I regret that decision still.

On another day, we intended to briefly check out the Bishop Museum, to which we get free entry as both it and our hometown museum both participate in the ASTC Passport Program, but somehow, unsurprisingly, we managed to stay all day:
Aquaponics in a fish tank! I have several more detailed photos of this setup in my drive, and the entry "Figure out fish tank aquaponics" in my planner.
The surfing lesson that I wasn't sure would happen? It happened! Will really wanted it, so we set it up for her, and then were really excited when later that same morning, we found this big exhibit on Duke Kahanamoku. I've now got a couple more reading and watching activities based on him set up in our school to-do list.


We saw several full-sized replicas of a heiau on the Big Island, but this model actually makes the complete set-up easier to understand:

Will is in LOVE with koa wood and shark tooth weaponry. There are a few reasonably priced replicas available online...

Much of their day is spent in this type of interaction:

Thanks to the information on this display, I now also have "Research atlas beetles as pets" on my to-do list. Sigh...
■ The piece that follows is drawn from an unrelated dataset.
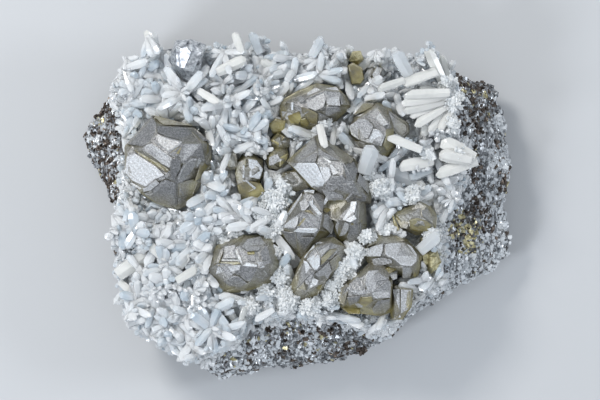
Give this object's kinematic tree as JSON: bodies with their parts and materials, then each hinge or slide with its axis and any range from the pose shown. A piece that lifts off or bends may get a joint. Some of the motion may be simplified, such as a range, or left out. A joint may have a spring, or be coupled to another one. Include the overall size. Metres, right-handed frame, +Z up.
{
  "type": "cleiophane mineral specimen",
  "caption": "Cabinet mineral specimen: pale cleiophane (sphalerite) crystals in a druse of white quartz points, on a slab of sulphide rock, lying flat.",
  "frame": {"origin": "under the middle of the specimen's bounding box, on the surface that its flat broken base rests on", "axes": "+X along the slab's length, to the right of the picture; +Y to the top of the picture; +Z up, out of the crystal side"},
  "size_m": [0.1088, 0.0882, 0.0392],
  "materials": {
    "sulphide_rock": "rough broken sulphide ore with metallic glints and specks of white quartz and gold-coloured chalcopyrite",
    "quartz": "milky, slightly bluish, translucent crystal with a glassy surface",
    "cleiophane": "adamantine, finely frosted grey-tan crystal faces, honey-brown where light passes the edges",
    "galena": "bright lead-grey metallic crystal faces",
    "chalcopyrite": "brass-yellow metallic"
  },
  "bodies": {
    "root": {"sulphide_rock": "sulphide_rock", "quartz_druse": "quartz", "cleiophane_left_large": "cleiophane", "cleiophane_small_left": "cleiophane", "cleiophane_small_pair": "cleiophane", "cleiophane_upper_middle": "cleiophane", "cleiophane_upper_right": "cleiophane", "cleiophane_centre_cluster": "cleiophane", "cleiophane_lower_left": "cleiophane", "cleiophane_lower_right_group": "cleiophane", "cleiophane_right": "cleiophane", "galena_crystal": "galena", "chalcopyrite_top": "chalcopyrite", "chalcopyrite_right": "chalcopyrite"}
  },
  "joints": []
}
The kids and I normally focus our art collections around fanart and uber-contemporary pop culture response pieces, but now I'm seriously looking for some volcano art to add:

The Bishop Museum was also great if you're studying Hawaiian cosmology or the monarchy, because it has extensive collections on both. I spent the most time in those two places, while Matt supervised the children in the science building. 

On our way to that building for the first time, we were walking directly behind another couple, there with a larger group of people. The guy said something to his partner that I didn't hear, and in response she barked QUITE loudly enough for ALL of us to hear, "Well, if you don't change your attitude then we might as well return those laser light show tickets!"

For the rest of the trip, any instances of misbehavior on the part of any family member was met with the threat of losing their laser light show tickets.